Print all of the data exactly as written.

-- Start of Data provided --

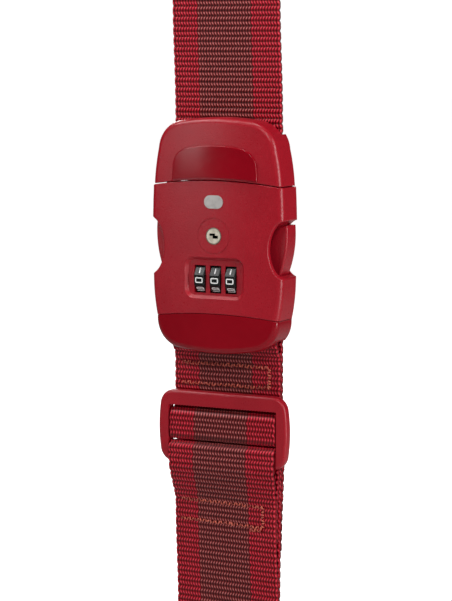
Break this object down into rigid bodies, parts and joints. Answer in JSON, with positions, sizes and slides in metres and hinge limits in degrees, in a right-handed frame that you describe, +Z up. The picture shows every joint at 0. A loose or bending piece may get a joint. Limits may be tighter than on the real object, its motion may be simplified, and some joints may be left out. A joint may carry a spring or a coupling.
{
  "type": "luggage strap",
  "caption": "Webbing luggage strap closed in a loop, with a side-release buckle that has a combination lock and a key lock, and a sliding length adjuster.",
  "frame": {"origin": "centre of the loop's footprint, on the floor that the bottom run lies on", "axes": "+X across the webbing, -Y the buckle's front, +Z up"},
  "size_m": [0.0608, 0.3472, 0.378],
  "materials": {
    "red_matte": "fine matte moulded texture, deep red",
    "red_gloss": "polished deep red",
    "webbing": "woven red webbing with a brown centre stripe",
    "dial_black": "black with white figures",
    "inner_plastic": "black moulded",
    "nickel": "nickel plated",
    "steel": "plain steel",
    "badge_enamel": "light enamel oval"
  },
  "bodies": {
    "root": {"strap_slider": "red_matte", "strap_lower_front": "webbing", "strap_bottom": "webbing", "strap_back": "webbing", "running_tail": "webbing", "strap_top_back": "webbing"},
    "housing": {"front_housing": "red_matte", "back_cover": "red_matte", "end_cap": "red_gloss", "lower_webbing_pin": "steel", "housing_screws": "steel", "badge": "badge_enamel", "cylinder_sleeve": "nickel", "dial_shaft": "steel", "detent_spring": "steel", "running_strap": "webbing", "strap_top_front": "webbing"},
    "insert": {"male_front_shell": "red_matte", "male_back_shell": "red_matte", "name_plate": "red_gloss", "upper_webbing_pin": "steel", "guide_tongue": "red_matte", "male_screws": "steel", "strap_upper_front": "webbing"},
    "right_arm": {"right_release_arm": "red_matte"},
    "left_arm": {"left_release_arm": "red_matte"},
    "key": {"key_cylinder": "nickel", "key_cam": "nickel"},
    "lock": {"lock_slider": "inner_plastic"},
    "dial_1": {"dial_wheel_1": "dial_black", "dial_sleeve_1": "inner_plastic"},
    "dial_2": {"dial_wheel_2": "dial_black", "dial_sleeve_2": "inner_plastic"},
    "dial_3": {"dial_wheel_3": "dial_black", "dial_sleeve_3": "inner_plastic"}
  },
  "joints": [
    {"name": "length_slide", "type": "slide", "parent": "root", "child": "housing", "axis": [0, 0, 1], "range_m": [0, 0.06], "deforming": ["strap_top_back"]},
    {"name": "release_slide", "type": "slide", "parent": "housing", "child": "insert", "axis": [0, 0, 1], "range_m": [0, 0.042], "deforming": ["strap_top_front", "right_release_arm", "left_release_arm"]},
    {"name": "right_arm_squeeze", "type": "hinge", "parent": "insert", "child": "right_arm", "pos_m": [0.0234, -0.1622, 0.261], "axis": [0, 1, 0], "range_deg": [0, 7], "stiffness_Nm_per_rad": 0.02},
    {"name": "left_arm_squeeze", "type": "hinge", "parent": "insert", "child": "left_arm", "pos_m": [-0.0234, -0.1622, 0.261], "axis": [0, -1, 0], "range_deg": [0, 7], "stiffness_Nm_per_rad": 0.02},
    {"name": "dial_1_turn", "type": "hinge", "parent": "housing", "child": "dial_1", "pos_m": [-0.0071, -0.16575, 0.2182], "axis": [1, 0, 0], "continuous": true},
    {"name": "dial_2_turn", "type": "hinge", "parent": "housing", "child": "dial_2", "pos_m": [0, -0.16575, 0.2182], "axis": [1, 0, 0], "continuous": true},
    {"name": "dial_3_turn", "type": "hinge", "parent": "housing", "child": "dial_3", "pos_m": [0.0071, -0.16575, 0.2182], "axis": [1, 0, 0], "continuous": true},
    {"name": "key_turn", "type": "hinge", "parent": "housing", "child": "key", "pos_m": [0, -0.17005, 0.2362], "axis": [0, 1, 0], "range_deg": [0, 90]},
    {"name": "lock_slide", "type": "slide", "parent": "housing", "child": "lock", "axis": [0, 0, 1], "range_m": [0, 0.00283]}
  ],
  "couplings": [
    {"joint": "key_turn", "follows": "lock_slide", "rad_per_m": 555.36}
  ]
}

-- End of Data provided --

:: Exercise result ::
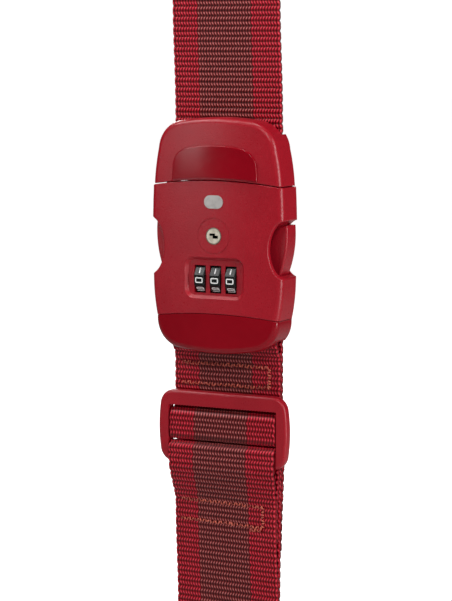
Break this object down into rigid bodies, parts and joints. Answer in JSON, with positions, sizes and slides in metres and hinge limits in degrees, in a right-handed frame that you describe, +Z up. The picture shows every joint at 0. A loose or bending piece may get a joint. Limits may be tighter than on the real object, its motion may be simplified, and some joints may be left out. A joint may carry a spring or a coupling.
{
  "type": "luggage strap",
  "caption": "Webbing luggage strap closed in a loop, with a side-release buckle that has a combination lock and a key lock, and a sliding length adjuster.",
  "frame": {"origin": "centre of the loop's footprint, on the floor that the bottom run lies on", "axes": "+X across the webbing, -Y the buckle's front, +Z up"},
  "size_m": [0.0608, 0.3472, 0.378],
  "materials": {
    "red_matte": "fine matte moulded texture, deep red",
    "red_gloss": "polished deep red",
    "webbing": "woven red webbing with a brown centre stripe",
    "dial_black": "black with white figures",
    "inner_plastic": "black moulded",
    "nickel": "nickel plated",
    "steel": "plain steel",
    "badge_enamel": "light enamel oval"
  },
  "bodies": {
    "root": {"strap_slider": "red_matte", "strap_lower_front": "webbing", "strap_bottom": "webbing", "strap_back": "webbing", "running_tail": "webbing", "strap_top_back": "webbing"},
    "housing": {"front_housing": "red_matte", "back_cover": "red_matte", "end_cap": "red_gloss", "lower_webbing_pin": "steel", "housing_screws": "steel", "badge": "badge_enamel", "cylinder_sleeve": "nickel", "dial_shaft": "steel", "detent_spring": "steel", "running_strap": "webbing", "strap_top_front": "webbing"},
    "insert": {"male_front_shell": "red_matte", "male_back_shell": "red_matte", "name_plate": "red_gloss", "upper_webbing_pin": "steel", "guide_tongue": "red_matte", "male_screws": "steel", "strap_upper_front": "webbing"},
    "right_arm": {"right_release_arm": "red_matte"},
    "left_arm": {"left_release_arm": "red_matte"},
    "key": {"key_cylinder": "nickel", "key_cam": "nickel"},
    "lock": {"lock_slider": "inner_plastic"},
    "dial_1": {"dial_wheel_1": "dial_black", "dial_sleeve_1": "inner_plastic"},
    "dial_2": {"dial_wheel_2": "dial_black", "dial_sleeve_2": "inner_plastic"},
    "dial_3": {"dial_wheel_3": "dial_black", "dial_sleeve_3": "inner_plastic"}
  },
  "joints": [
    {"name": "length_slide", "type": "slide", "parent": "root", "child": "housing", "axis": [0, 0, 1], "range_m": [0, 0.06], "deforming": ["strap_top_back"]},
    {"name": "release_slide", "type": "slide", "parent": "housing", "child": "insert", "axis": [0, 0, 1], "range_m": [0, 0.042], "deforming": ["strap_top_front", "right_release_arm", "left_release_arm"]},
    {"name": "right_arm_squeeze", "type": "hinge", "parent": "insert", "child": "right_arm", "pos_m": [0.0234, -0.1622, 0.261], "axis": [0, 1, 0], "range_deg": [0, 7], "stiffness_Nm_per_rad": 0.02},
    {"name": "left_arm_squeeze", "type": "hinge", "parent": "insert", "child": "left_arm", "pos_m": [-0.0234, -0.1622, 0.261], "axis": [0, -1, 0], "range_deg": [0, 7], "stiffness_Nm_per_rad": 0.02},
    {"name": "dial_1_turn", "type": "hinge", "parent": "housing", "child": "dial_1", "pos_m": [-0.0071, -0.16575, 0.2182], "axis": [1, 0, 0], "continuous": true},
    {"name": "dial_2_turn", "type": "hinge", "parent": "housing", "child": "dial_2", "pos_m": [0, -0.16575, 0.2182], "axis": [1, 0, 0], "continuous": true},
    {"name": "dial_3_turn", "type": "hinge", "parent": "housing", "child": "dial_3", "pos_m": [0.0071, -0.16575, 0.2182], "axis": [1, 0, 0], "continuous": true},
    {"name": "key_turn", "type": "hinge", "parent": "housing", "child": "key", "pos_m": [0, -0.17005, 0.2362], "axis": [0, 1, 0], "range_deg": [0, 90]},
    {"name": "lock_slide", "type": "slide", "parent": "housing", "child": "lock", "axis": [0, 0, 1], "range_m": [0, 0.00283]}
  ],
  "couplings": [
    {"joint": "key_turn", "follows": "lock_slide", "rad_per_m": 555.36}
  ]
}